Print all entries precisely as they are written.

┌────────

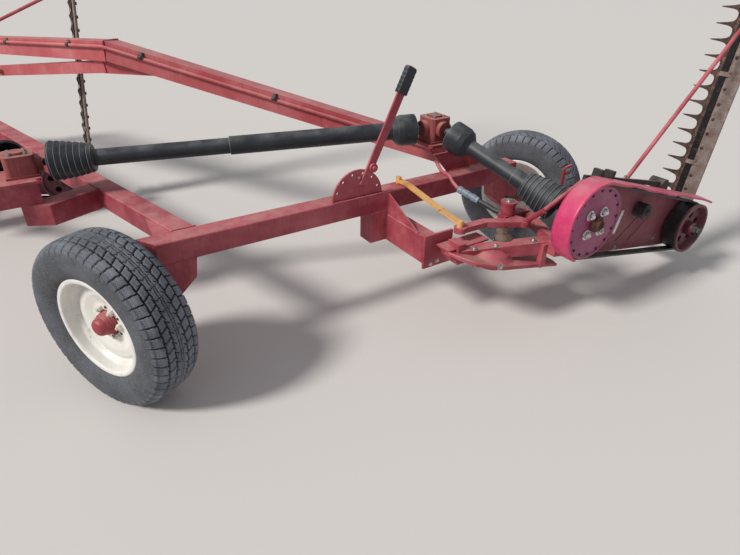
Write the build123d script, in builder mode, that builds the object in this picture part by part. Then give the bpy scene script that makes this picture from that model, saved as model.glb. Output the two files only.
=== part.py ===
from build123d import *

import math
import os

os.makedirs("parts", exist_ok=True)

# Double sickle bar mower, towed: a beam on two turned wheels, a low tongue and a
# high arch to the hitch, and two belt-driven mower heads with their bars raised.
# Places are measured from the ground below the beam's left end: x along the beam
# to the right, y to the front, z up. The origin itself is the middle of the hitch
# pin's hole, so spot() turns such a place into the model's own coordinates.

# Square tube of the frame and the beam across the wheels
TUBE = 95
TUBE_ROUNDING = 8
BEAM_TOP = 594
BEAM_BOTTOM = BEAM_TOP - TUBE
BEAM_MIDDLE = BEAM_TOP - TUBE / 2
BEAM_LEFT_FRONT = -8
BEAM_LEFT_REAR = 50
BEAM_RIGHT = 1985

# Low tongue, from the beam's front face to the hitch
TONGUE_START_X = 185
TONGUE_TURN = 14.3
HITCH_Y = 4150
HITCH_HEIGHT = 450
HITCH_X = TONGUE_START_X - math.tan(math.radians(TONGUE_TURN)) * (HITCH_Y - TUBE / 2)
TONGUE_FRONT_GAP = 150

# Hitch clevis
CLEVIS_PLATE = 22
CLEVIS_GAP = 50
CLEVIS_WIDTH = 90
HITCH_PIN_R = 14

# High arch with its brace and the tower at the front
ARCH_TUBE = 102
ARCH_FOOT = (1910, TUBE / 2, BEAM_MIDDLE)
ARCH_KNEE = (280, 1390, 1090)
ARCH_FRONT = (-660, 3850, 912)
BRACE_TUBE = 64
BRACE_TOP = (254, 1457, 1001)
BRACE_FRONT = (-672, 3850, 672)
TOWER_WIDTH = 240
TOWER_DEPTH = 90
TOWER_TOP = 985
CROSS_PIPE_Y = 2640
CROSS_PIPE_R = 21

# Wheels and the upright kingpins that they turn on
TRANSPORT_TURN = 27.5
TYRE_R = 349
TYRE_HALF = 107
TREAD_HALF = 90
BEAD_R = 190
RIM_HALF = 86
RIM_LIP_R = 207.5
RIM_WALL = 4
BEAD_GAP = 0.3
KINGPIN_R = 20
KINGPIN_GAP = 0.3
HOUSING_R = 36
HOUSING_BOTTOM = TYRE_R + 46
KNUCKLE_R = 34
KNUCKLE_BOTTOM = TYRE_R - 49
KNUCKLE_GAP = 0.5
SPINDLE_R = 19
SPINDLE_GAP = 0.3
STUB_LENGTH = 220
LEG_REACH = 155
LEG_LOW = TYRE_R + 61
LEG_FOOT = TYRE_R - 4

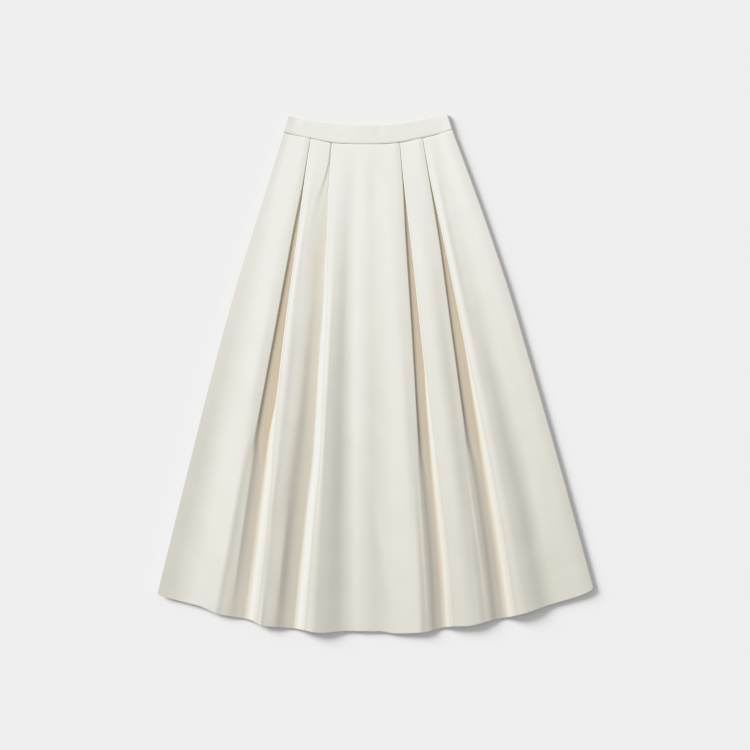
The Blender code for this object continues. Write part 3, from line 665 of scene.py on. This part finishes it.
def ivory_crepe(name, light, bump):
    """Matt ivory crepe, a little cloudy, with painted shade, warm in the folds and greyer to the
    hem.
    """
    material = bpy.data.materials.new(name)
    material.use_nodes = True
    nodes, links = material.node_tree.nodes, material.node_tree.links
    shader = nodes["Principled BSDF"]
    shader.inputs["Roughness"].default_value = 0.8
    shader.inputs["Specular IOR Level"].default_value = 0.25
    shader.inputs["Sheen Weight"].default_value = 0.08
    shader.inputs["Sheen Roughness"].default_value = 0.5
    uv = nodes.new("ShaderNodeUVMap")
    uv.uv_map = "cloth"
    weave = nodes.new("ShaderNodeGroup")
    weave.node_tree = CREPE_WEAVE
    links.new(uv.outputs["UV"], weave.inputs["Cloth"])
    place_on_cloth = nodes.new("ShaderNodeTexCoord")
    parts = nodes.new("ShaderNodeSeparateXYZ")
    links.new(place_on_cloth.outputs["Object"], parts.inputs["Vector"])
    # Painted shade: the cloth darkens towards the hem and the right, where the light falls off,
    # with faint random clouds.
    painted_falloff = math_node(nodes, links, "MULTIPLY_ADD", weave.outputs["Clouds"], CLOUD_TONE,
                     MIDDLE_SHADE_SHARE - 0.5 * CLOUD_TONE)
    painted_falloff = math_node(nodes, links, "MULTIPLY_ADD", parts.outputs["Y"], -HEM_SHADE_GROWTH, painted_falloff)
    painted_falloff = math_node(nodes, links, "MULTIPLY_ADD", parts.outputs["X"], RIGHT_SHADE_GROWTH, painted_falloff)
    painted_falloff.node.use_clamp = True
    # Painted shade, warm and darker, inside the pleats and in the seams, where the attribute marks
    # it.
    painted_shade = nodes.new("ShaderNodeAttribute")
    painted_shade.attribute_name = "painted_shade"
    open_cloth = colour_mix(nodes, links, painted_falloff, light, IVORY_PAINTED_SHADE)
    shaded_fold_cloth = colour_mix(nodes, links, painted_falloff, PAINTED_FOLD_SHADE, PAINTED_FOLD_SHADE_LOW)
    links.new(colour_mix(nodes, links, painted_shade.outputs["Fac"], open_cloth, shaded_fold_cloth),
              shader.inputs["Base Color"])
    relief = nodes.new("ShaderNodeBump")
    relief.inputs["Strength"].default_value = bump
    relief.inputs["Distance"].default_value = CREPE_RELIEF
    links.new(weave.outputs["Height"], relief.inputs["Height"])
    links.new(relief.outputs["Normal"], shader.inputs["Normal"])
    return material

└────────

TASK RESULT =>
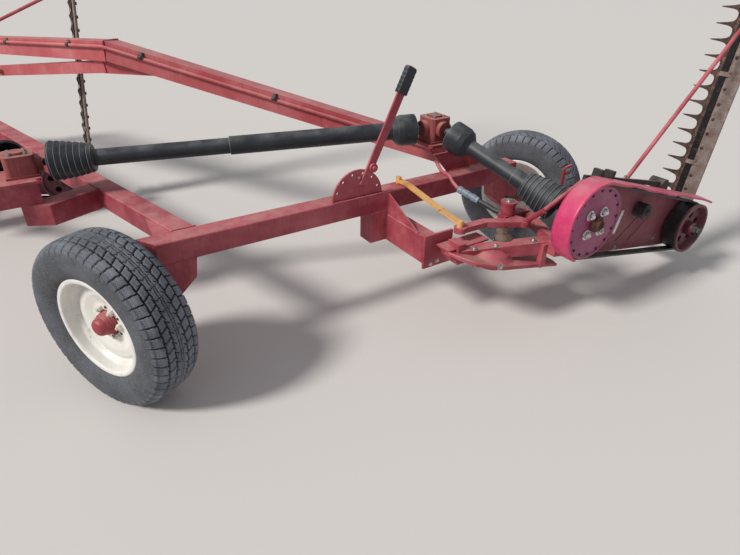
Write the build123d script, in builder mode, that builds the object in this picture part by part. Then give the bpy scene script that makes this picture from that model, saved as model.glb. Output the two files only.
=== part.py ===
from build123d import *

import math
import os

os.makedirs("parts", exist_ok=True)

# Double sickle bar mower, towed: a beam on two turned wheels, a low tongue and a
# high arch to the hitch, and two belt-driven mower heads with their bars raised.
# Places are measured from the ground below the beam's left end: x along the beam
# to the right, y to the front, z up. The origin itself is the middle of the hitch
# pin's hole, so spot() turns such a place into the model's own coordinates.

# Square tube of the frame and the beam across the wheels
TUBE = 95
TUBE_ROUNDING = 8
BEAM_TOP = 594
BEAM_BOTTOM = BEAM_TOP - TUBE
BEAM_MIDDLE = BEAM_TOP - TUBE / 2
BEAM_LEFT_FRONT = -8
BEAM_LEFT_REAR = 50
BEAM_RIGHT = 1985

# Low tongue, from the beam's front face to the hitch
TONGUE_START_X = 185
TONGUE_TURN = 14.3
HITCH_Y = 4150
HITCH_HEIGHT = 450
HITCH_X = TONGUE_START_X - math.tan(math.radians(TONGUE_TURN)) * (HITCH_Y - TUBE / 2)
TONGUE_FRONT_GAP = 150

# Hitch clevis
CLEVIS_PLATE = 22
CLEVIS_GAP = 50
CLEVIS_WIDTH = 90
HITCH_PIN_R = 14

# High arch with its brace and the tower at the front
ARCH_TUBE = 102
ARCH_FOOT = (1910, TUBE / 2, BEAM_MIDDLE)
ARCH_KNEE = (280, 1390, 1090)
ARCH_FRONT = (-660, 3850, 912)
BRACE_TUBE = 64
BRACE_TOP = (254, 1457, 1001)
BRACE_FRONT = (-672, 3850, 672)
TOWER_WIDTH = 240
TOWER_DEPTH = 90
TOWER_TOP = 985
CROSS_PIPE_Y = 2640
CROSS_PIPE_R = 21

# Wheels and the upright kingpins that they turn on
TRANSPORT_TURN = 27.5
TYRE_R = 349
TYRE_HALF = 107
TREAD_HALF = 90
BEAD_R = 190
RIM_HALF = 86
RIM_LIP_R = 207.5
RIM_WALL = 4
BEAD_GAP = 0.3
KINGPIN_R = 20
KINGPIN_GAP = 0.3
HOUSING_R = 36
HOUSING_BOTTOM = TYRE_R + 46
KNUCKLE_R = 34
KNUCKLE_BOTTOM = TYRE_R - 49
KNUCKLE_GAP = 0.5
SPINDLE_R = 19
SPINDLE_GAP = 0.3
STUB_LENGTH = 220
LEG_REACH = 155
LEG_LOW = TYRE_R + 61
LEG_FOOT = TYRE_R - 4

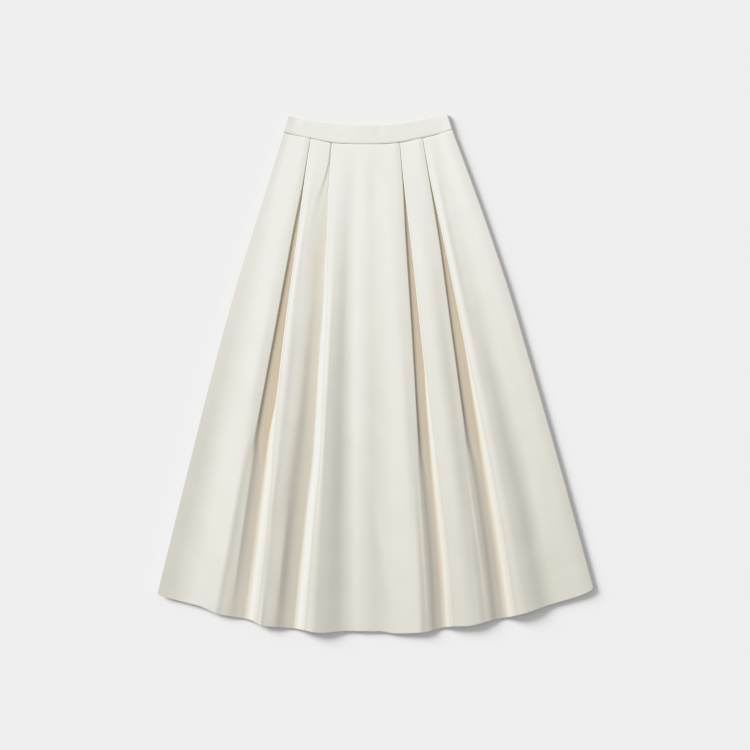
The Blender code for this object continues. Write part 3, from line 665 of scene.py on. This part finishes it.
def ivory_crepe(name, light, bump):
    """Matt ivory crepe, a little cloudy, with painted shade, warm in the folds and greyer to the
    hem.
    """
    material = bpy.data.materials.new(name)
    material.use_nodes = True
    nodes, links = material.node_tree.nodes, material.node_tree.links
    shader = nodes["Principled BSDF"]
    shader.inputs["Roughness"].default_value = 0.8
    shader.inputs["Specular IOR Level"].default_value = 0.25
    shader.inputs["Sheen Weight"].default_value = 0.08
    shader.inputs["Sheen Roughness"].default_value = 0.5
    uv = nodes.new("ShaderNodeUVMap")
    uv.uv_map = "cloth"
    weave = nodes.new("ShaderNodeGroup")
    weave.node_tree = CREPE_WEAVE
    links.new(uv.outputs["UV"], weave.inputs["Cloth"])
    place_on_cloth = nodes.new("ShaderNodeTexCoord")
    parts = nodes.new("ShaderNodeSeparateXYZ")
    links.new(place_on_cloth.outputs["Object"], parts.inputs["Vector"])
    # Painted shade: the cloth darkens towards the hem and the right, where the light falls off,
    # with faint random clouds.
    painted_falloff = math_node(nodes, links, "MULTIPLY_ADD", weave.outputs["Clouds"], CLOUD_TONE,
                     MIDDLE_SHADE_SHARE - 0.5 * CLOUD_TONE)
    painted_falloff = math_node(nodes, links, "MULTIPLY_ADD", parts.outputs["Y"], -HEM_SHADE_GROWTH, painted_falloff)
    painted_falloff = math_node(nodes, links, "MULTIPLY_ADD", parts.outputs["X"], RIGHT_SHADE_GROWTH, painted_falloff)
    painted_falloff.node.use_clamp = True
    # Painted shade, warm and darker, inside the pleats and in the seams, where the attribute marks
    # it.
    painted_shade = nodes.new("ShaderNodeAttribute")
    painted_shade.attribute_name = "painted_shade"
    open_cloth = colour_mix(nodes, links, painted_falloff, light, IVORY_PAINTED_SHADE)
    shaded_fold_cloth = colour_mix(nodes, links, painted_falloff, PAINTED_FOLD_SHADE, PAINTED_FOLD_SHADE_LOW)
    links.new(colour_mix(nodes, links, painted_shade.outputs["Fac"], open_cloth, shaded_fold_cloth),
              shader.inputs["Base Color"])
    relief = nodes.new("ShaderNodeBump")
    relief.inputs["Strength"].default_value = bump
    relief.inputs["Distance"].default_value = CREPE_RELIEF
    links.new(weave.outputs["Height"], relief.inputs["Height"])
    links.new(relief.outputs["Normal"], shader.inputs["Normal"])
    return material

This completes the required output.